The creative industries do nothing to slow underdevelopment. When the economy of the many is structured to serve the few, that economy and its people are underdeveloped, even as overdevelopment looms directly above them. This is also why one can see the appeal of the creative industries to policy makers and the ruling classes. It will make a comprador class rich, as it already has in Mumbai, Cape Town, and Shanghai. And yet, unlike the comprador class that relied on metropolitan support and alliance, this new rich class is fully integrated and employs the fruits of its own national culture for that integration. Indeed it sells the culture of its nation to gain admittance to the class. Creative industries do not cause all of this, but they certainly contribute enormously to real estate booms.  Gentrification, for example, pushes up the price of housing, food and utilities. The newly wealthy withdraw from public services and investors demand more speculation, and soon education and health are financialised.
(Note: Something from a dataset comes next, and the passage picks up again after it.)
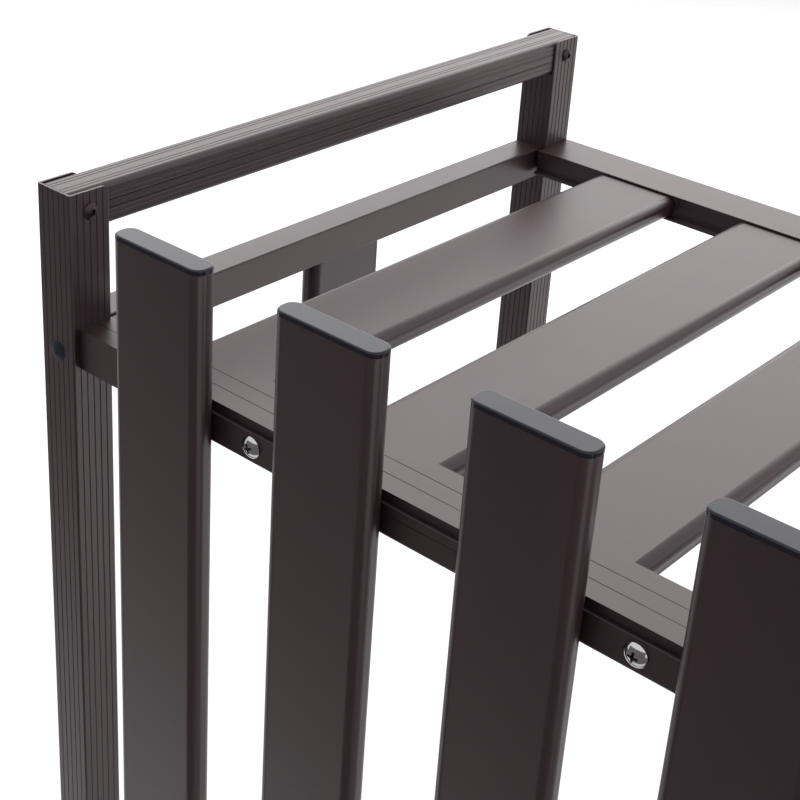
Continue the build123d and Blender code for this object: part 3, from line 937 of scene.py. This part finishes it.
class RACK_OT_studio(bpy.types.Operator):
    """Set up the floor, the lights and the camera"""

    bl_idname = "rack.studio"
    bl_label = "Studio"

    def execute(self, context):
        settings = context.scene.rack_studio
        self.lay_floor(settings)
        self.lay_painted_reflection_felt(settings)
        self.set_room_light(context, settings)
        overhead, side = settings.overhead_power, settings.side_power
        self.hang_softbox("overhead_softbox", OVERHEAD_PLACE, OVERHEAD_SIZE, overhead)
        self.hang_softbox("side_softbox", SIDE_PLACE, SIDE_SIZE, side)
        self.set_camera(context, settings)
        context.scene.view_settings.view_transform = "Standard"
        return {"FINISHED"}

    def lay_floor(self, settings):
        """A paper sweep: flat under the rack, curving up far behind it."""
        form = bmesh.new()
        half, start, radius = PAPER_HALF_WIDTH, PAPER_BEND_START, PAPER_BEND_RADIUS
        path = [(-half, 0.0), (start, 0.0)]
        for step in range(1, PAPER_BEND_STEPS + 1):
            angle = math.pi / 2 * step / PAPER_BEND_STEPS
            path.append((start + radius * math.sin(angle), radius - radius * math.cos(angle)))
        path.append((start + radius, PAPER_TOP))
        rows = [[form.verts.new((x, y, z)) for x in (-half, half)] for y, z in path]
        for near, far in zip(rows, rows[1:]):
            form.faces.new([near[0], near[1], far[1], far[0]])
        mesh = bpy.data.meshes.new("paper_sweep")
        form.to_mesh(mesh)
        form.free()
        mesh.materials.append(seamless_paper(settings))
        smooth(mesh)
        link_object("paper_sweep", mesh)

    def lay_painted_reflection_felt(self, settings):
        """Felt laid and hung in front of the rack, seen only as a dark reflection."""
        left, right, far, low = FELT_LEFT, FELT_RIGHT, FELT_FAR, FELT_THICKNESS
        form = bmesh.new()
        edge = [(left, settings.felt_edge_left, low), (right, settings.felt_edge_right, low)]
        fold = [(left, far, low), (right, far, low)]
        top = [(left, far, settings.felt_height), (right, far, settings.felt_height)]
        rows = [[form.verts.new(corner) for corner in row] for row in (edge, fold, top)]
        for near, away in zip(rows, rows[1:]):
            form.faces.new([near[0], near[1], away[1], away[0]])
        mesh = bpy.data.meshes.new("felt")
        form.to_mesh(mesh)
        form.free()
        mesh.materials.append(painted_reflection_felt())
        felt = link_object("felt", mesh)
        # Hidden from the camera, diffuse light and shadows: the felt is only a painted dark
        # reflection
        felt.visible_camera = False
        felt.visible_diffuse = False
        felt.visible_shadow = False

    def set_room_light(self, context, settings):
        world = bpy.data.worlds.new("room")
        world.use_nodes = True
        background = world.node_tree.nodes["Background"]
        background.inputs["Color"].default_value = (1, 1, 1, 1)
        background.inputs["Strength"].default_value = settings.room_light
        context.scene.world = world

    def hang_softbox(self, name, place, size, power):
        """A rectangular softbox aimed at the rack's middle."""
        lamp = bpy.data.lights.new(name, "AREA")
        lamp.shape = "RECTANGLE"
        lamp.size, lamp.size_y = size
        lamp.energy = power
        box = bpy.data.objects.new(name, lamp)
        box.location = place
        aim = LIGHT_AIM - Vector(place)
        box.rotation_euler = aim.to_track_quat("-Z", "Y").to_euler()
        box.visible_camera = False
        bpy.context.collection.objects.link(box)

    def set_camera(self, context, settings):
        data = bpy.data.cameras.new("camera")
        data.lens = settings.camera_lens
        data.sensor_width = SENSOR_WIDTH
        data.shift_x, data.shift_y = CAMERA_SHIFT
        camera = bpy.data.objects.new("camera", data)
        camera.location = settings.camera_place
        camera.rotation_euler = Euler(settings.camera_turn, "XYZ")
        bpy.context.collection.objects.link(camera)
        context.scene.camera = camera


class RACK_PT_panel(bpy.types.Panel):
    """Lists the rack's pieces and settings"""

    bl_idname = "RACK_PT_panel"
    bl_label = "Slatted Luggage Rack"
    bl_space_type = "VIEW_3D"
    bl_region_type = "UI"
    bl_category = "Rack"

    def draw(self, context):
        for operator in OPERATORS:
            self.layout.operator(operator.bl_idname)
        for name in SETTINGS:
            group = getattr(context.scene, name)
            column = self.layout.column()
            for key in group.__annotations__:
                column.prop(group, key)


OPERATORS = (
    RACK_OT_extrusions,
    RACK_OT_plastics,
    RACK_OT_frame_screws,
    RACK_OT_lattice_screws,
    RACK_OT_top_rail_screws,
    RACK_OT_foot_studs,
    RACK_OT_studio,
)
SETTINGS = {
    "rack_finish": RackFinishSettings,
    "rack_hardware": RackHardwareSettings,
    "rack_studio": RackStudioSettings,
}


def register():
    for group in (*SETTINGS.values(), *OPERATORS, RACK_PT_panel):
        bpy.utils.register_class(group)
    for name, group in SETTINGS.items():
        setattr(bpy.types.Scene, name, PointerProperty(type=group))


def unregister():
    for name in SETTINGS:
        delattr(bpy.types.Scene, name)
    for group in (RACK_PT_panel, *OPERATORS, *SETTINGS.values()):
        bpy.utils.unregister_class(group)


def main():
    register()
    for operator in OPERATORS:
        group, name = operator.bl_idname.split(".")
        getattr(getattr(bpy.ops, group), name)()


if __name__ == "__main__":
    main()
As with earlier forms of commodity production for metropolitan consumption, the real reason only a few will get rich is that access to the means of production is denied to those who produce. The main means of production in the creative industries is higher education. But restrictions on access to higher education, including privatisation and vocationalisation, ensure that these means will be out of the hands of most people. The mass of people still produce culture, yet without seeing the benefits that would come if they controlled the means.  And in the case of education and the subsequent spaces of the theatre, the gallery, and the studio, this is worse than being locked out from previous means of production.

Plantations, mines, and even factories offered a means of production that could be seized, and sometimes they were, but as the history of state socialism sadly records, these means offered little in the way of organisational lessons for a new society. Not only were these forms of organisation themselves impoverished, structured around debased understandings of who would work in them, but they offered no history of adaptation to other uses, with only refusal as a critique against the form. When it came to thinking about cooperation, and experimenting with forms of being together, plantations and assembly lines proved poor theatres, poor studios. For this reason some of the best minds that Africa has produced, such as Amilcar Cabral and Julius Nyerere, sought inspiration in communal forms beyond what they had inherited in farms and mines, knowing that the organisational basis for society could not be adequately foreseen in the deadened forms of economic production producing underdevelopment. But again, as we know, that very underdevelopment had degraded many of these communal forms, and neo-colonialism preyed on many others.

Today the creative industries do not just deny to most people the means of production in those industries, but also distort and underdevelop their means of production, as anyone who works in a university, a theatre or studio well knows. And yet these means would precisely be the ones capable of carrying experiment, organisational improvisation, and new forms of ensemble into the arena of collective social life. Not only inspirational leaders like Cabral and Nyerere, but also everyday people in Africa, the African diaspora, indigenous communities and numerous post-colonial societies insist on the historic and future role of the arts, of culture, of language and music. We are not making a special case for the arts. The case is already made. The creative industries are such a heinous form of underdevelopment for precisely this reason: the organisational genius of a people resides in their arts. This genius proposes itself against the creative industries and as a form of organising not only the arts – the minor task that the creative industries take as their only ambition – but also the organisation of society itself. And there is plentiful evidence of genius at work against gentrification.

Rosalyn Deutsche’s Evictions makes clear the role of art and architecture in the class struggle of urban gentrification in the US and Europe. There is a danger of Eurocentrism in this narrative of a global sweep of gentrification through the arts. However, a vital counter-praxis has been developed in the last ten years, for instance, at the Collective Research Initiative Trust (CRIT) in Mumbai, where artists and architects put themselves at the service of the organisational aesthetics of already active urban dwellers. The inspiring work of CRIT suggests that even at the sharp end of gentrification, art and knowledge can organise with and for the social genius of urban dwellers, not against them. In Africa, we have seen the Institute for Human Activities in the Democratic Republic of Congo redirect the speculative potential of affect through its curated chocolate sculptures, produced by Congolese cocoa workers. According to the Institute for Human Activities, the cocoa produced on plantations is thus priced to include affective labour of “feelings, ideas, convictions”. Perhaps this example does not escape the bounds of critique and enter fully into praxis. But another example comes from the Senegalese curator N’gone Fall’s collective, Gwa-Lab. Pop-up art installations, fashion stores, and food shops are often the equivalent in environments subject to gentrification of Israel’s “knock-on-the-door” bombs – as soon as you see them you know it is time to go. But Gwa-Lab subverted this form by involving local market workers and traders in the pop-up, taking over the pop-up form rather than becoming victims of it.

We ourselves witness an amazing example of this self-organising aesthetic each Friday night in Barbados, where our collective is based. People gather in a fishing village called Oistins. They eat grilled fish from local stalls. Some tourists gather on one stage and dance to soca music. Behind this stage is another dance space, surrounded on three sides by small bars and bordered on the fourth by fishing boats and the sea. Here, local people gather, dressed for the occasion, and dance to vintage music. At first it seems nothing remarkable is happening, but gradually one understands that with each step and beat they are organising this event. The event has no organiser because it is an experiment in self-organisation, in memory, in gender, in race, in the freedom drive.